## Start Data excerpt
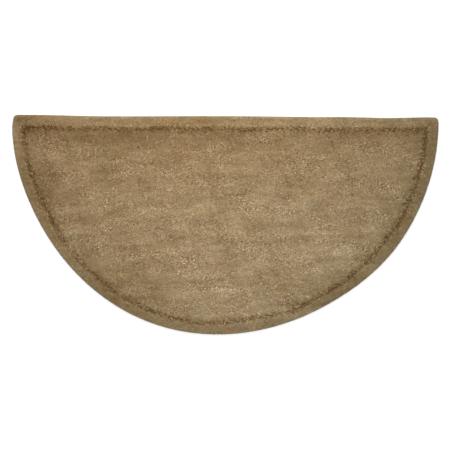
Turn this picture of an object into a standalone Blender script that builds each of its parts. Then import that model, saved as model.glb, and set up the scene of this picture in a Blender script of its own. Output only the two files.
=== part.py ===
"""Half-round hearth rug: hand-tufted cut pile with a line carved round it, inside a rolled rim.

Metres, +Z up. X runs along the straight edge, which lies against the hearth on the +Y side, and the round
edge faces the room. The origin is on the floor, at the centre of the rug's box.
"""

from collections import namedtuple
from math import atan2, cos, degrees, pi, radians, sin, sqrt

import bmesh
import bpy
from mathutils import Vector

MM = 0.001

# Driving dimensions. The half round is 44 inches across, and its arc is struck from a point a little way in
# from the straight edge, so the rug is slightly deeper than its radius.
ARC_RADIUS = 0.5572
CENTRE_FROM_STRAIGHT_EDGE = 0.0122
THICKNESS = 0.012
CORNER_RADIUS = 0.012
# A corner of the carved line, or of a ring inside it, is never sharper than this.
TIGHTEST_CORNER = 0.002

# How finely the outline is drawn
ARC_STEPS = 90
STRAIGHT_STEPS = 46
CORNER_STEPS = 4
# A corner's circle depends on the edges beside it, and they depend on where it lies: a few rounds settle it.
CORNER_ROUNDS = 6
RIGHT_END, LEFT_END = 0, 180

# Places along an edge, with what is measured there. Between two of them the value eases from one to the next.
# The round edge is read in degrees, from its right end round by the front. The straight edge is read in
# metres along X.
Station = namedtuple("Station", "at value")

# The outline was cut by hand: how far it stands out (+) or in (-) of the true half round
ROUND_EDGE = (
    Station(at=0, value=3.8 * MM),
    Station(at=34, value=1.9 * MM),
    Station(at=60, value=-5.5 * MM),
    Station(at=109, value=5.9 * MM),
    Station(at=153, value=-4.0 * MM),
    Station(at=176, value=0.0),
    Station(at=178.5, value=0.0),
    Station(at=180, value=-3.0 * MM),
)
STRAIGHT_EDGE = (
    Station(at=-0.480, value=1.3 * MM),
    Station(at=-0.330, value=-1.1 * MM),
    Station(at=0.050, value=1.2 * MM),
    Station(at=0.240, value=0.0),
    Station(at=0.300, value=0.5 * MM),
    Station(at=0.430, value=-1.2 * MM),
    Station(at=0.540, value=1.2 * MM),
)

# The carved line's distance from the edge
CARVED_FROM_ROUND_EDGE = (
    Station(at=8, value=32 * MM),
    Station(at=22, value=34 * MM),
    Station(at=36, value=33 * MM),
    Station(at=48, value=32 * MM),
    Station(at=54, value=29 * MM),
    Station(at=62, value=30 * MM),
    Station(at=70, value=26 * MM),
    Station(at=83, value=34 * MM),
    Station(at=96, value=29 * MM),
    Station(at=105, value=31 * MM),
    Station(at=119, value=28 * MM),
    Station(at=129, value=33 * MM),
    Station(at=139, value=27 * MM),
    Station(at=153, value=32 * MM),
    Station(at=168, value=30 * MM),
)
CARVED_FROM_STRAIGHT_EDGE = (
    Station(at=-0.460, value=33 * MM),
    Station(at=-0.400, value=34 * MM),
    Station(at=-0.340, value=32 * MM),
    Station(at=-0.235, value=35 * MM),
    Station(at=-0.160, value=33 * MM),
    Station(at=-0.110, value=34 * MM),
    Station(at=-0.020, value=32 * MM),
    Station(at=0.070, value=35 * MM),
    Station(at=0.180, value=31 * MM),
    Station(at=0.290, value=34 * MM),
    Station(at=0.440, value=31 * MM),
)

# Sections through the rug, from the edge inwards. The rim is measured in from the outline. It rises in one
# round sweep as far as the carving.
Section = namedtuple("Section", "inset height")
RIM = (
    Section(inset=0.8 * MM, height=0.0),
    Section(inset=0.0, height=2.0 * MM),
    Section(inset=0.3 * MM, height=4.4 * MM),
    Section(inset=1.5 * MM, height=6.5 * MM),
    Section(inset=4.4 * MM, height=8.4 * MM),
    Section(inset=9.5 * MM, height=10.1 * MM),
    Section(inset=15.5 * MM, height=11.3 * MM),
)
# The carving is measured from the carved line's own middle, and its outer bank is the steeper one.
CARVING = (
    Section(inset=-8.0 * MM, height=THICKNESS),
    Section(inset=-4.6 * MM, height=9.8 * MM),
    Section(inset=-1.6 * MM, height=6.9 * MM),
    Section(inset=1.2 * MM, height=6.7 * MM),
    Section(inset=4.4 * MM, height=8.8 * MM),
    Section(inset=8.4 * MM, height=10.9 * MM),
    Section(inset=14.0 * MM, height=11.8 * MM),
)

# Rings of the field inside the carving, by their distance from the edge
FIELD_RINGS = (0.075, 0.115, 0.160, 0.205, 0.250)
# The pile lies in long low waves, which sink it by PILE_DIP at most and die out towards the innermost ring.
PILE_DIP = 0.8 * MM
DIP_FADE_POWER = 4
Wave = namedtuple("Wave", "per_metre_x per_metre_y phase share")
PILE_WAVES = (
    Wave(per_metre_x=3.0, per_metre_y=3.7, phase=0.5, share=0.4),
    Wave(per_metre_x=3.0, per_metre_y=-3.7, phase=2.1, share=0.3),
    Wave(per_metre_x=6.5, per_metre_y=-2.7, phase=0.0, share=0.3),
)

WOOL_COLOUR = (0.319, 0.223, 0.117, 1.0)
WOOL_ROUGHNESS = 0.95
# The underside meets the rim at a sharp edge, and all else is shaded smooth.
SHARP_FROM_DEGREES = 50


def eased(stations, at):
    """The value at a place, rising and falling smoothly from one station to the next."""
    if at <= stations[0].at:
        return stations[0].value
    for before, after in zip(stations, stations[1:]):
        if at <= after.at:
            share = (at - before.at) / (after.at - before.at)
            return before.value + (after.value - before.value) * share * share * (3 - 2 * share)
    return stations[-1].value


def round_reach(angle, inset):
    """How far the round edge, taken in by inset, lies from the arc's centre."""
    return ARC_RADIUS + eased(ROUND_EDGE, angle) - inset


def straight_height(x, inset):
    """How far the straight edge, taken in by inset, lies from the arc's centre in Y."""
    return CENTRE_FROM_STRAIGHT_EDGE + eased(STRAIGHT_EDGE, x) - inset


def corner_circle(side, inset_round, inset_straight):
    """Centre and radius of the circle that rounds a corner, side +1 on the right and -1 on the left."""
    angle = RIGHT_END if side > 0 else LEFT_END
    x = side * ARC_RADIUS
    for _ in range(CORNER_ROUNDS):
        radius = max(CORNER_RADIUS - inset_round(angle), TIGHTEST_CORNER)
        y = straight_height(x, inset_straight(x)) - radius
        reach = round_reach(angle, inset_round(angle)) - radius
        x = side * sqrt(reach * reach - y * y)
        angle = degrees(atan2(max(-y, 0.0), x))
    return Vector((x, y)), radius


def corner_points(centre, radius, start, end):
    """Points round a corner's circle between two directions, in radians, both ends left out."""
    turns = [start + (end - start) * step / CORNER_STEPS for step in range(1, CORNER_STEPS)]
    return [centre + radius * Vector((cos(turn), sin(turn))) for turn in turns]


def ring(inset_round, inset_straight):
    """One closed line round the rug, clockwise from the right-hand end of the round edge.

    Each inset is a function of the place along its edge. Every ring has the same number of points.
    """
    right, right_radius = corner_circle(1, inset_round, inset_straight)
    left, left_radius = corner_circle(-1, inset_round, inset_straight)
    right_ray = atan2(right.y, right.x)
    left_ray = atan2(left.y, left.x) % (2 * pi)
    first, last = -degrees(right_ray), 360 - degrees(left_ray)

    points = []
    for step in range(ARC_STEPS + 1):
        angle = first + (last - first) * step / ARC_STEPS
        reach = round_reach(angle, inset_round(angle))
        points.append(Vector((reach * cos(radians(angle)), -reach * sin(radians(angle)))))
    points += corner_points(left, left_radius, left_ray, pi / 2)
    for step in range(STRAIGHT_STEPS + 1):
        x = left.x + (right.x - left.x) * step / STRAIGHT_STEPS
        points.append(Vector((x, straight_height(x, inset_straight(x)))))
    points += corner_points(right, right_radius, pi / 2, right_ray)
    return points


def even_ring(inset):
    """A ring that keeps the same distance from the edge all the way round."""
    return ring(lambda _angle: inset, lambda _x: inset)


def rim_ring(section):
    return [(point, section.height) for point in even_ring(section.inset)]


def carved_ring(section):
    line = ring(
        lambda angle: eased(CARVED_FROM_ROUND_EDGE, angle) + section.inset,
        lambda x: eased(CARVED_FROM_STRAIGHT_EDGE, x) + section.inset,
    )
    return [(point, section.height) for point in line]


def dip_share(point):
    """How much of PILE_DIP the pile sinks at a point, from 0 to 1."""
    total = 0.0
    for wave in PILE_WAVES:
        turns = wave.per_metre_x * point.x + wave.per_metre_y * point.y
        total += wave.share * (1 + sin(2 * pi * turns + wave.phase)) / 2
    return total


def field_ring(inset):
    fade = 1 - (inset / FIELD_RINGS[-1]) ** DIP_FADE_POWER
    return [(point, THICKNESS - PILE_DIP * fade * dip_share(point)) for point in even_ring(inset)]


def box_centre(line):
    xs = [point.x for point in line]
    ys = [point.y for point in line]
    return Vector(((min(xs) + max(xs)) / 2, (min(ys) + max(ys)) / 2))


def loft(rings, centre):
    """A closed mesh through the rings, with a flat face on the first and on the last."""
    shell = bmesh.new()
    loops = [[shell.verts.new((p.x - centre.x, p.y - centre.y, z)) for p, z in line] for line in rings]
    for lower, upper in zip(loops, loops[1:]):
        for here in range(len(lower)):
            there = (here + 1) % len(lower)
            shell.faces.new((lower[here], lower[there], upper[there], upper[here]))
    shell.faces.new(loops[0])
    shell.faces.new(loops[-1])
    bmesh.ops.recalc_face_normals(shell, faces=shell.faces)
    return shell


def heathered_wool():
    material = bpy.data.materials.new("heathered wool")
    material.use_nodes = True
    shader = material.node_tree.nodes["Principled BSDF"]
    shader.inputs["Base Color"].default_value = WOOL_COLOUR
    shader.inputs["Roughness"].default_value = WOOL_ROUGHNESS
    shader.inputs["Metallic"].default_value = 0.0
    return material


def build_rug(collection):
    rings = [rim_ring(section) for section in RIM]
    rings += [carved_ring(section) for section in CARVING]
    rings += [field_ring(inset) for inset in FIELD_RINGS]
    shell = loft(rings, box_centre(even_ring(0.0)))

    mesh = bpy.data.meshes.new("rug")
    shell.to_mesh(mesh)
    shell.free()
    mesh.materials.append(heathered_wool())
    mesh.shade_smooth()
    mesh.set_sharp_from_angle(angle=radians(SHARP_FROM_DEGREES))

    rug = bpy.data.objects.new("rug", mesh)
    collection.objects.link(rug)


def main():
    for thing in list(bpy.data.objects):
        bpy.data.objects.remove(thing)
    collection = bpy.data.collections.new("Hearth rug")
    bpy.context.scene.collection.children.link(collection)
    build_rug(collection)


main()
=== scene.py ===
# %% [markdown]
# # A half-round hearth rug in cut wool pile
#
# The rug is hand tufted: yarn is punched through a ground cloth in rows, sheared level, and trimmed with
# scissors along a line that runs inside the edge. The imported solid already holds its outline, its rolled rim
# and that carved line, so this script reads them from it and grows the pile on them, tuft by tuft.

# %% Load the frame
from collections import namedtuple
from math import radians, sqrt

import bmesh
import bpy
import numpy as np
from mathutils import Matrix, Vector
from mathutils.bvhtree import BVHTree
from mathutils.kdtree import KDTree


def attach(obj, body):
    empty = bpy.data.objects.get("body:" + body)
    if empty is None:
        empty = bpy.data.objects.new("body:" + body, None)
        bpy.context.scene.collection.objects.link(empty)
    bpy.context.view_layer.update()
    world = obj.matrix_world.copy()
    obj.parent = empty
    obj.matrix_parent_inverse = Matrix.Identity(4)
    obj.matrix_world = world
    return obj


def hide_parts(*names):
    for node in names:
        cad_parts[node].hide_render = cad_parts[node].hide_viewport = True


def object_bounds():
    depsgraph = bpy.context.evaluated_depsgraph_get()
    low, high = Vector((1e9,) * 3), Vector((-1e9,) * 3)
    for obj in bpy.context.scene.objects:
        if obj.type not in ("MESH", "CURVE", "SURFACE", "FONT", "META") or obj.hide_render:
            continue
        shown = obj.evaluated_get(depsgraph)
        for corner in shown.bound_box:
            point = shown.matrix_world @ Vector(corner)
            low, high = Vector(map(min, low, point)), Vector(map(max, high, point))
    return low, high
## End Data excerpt
→ **Requirement**
Quote exactly the lines running from the start of the listing above through the line where "a rolled rim." is found, and output no other lines.

→ **Response**
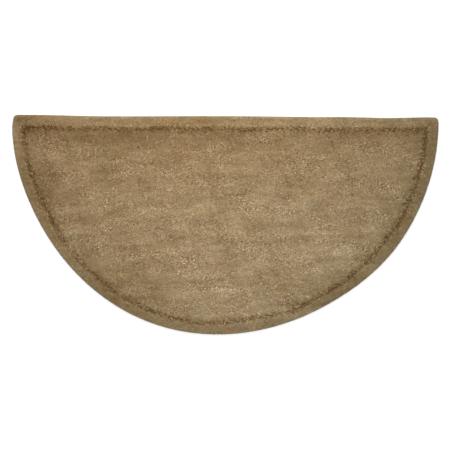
Turn this picture of an object into a standalone Blender script that builds each of its parts. Then import that model, saved as model.glb, and set up the scene of this picture in a Blender script of its own. Output only the two files.
=== part.py ===
"""Half-round hearth rug: hand-tufted cut pile with a line carved round it, inside a rolled rim.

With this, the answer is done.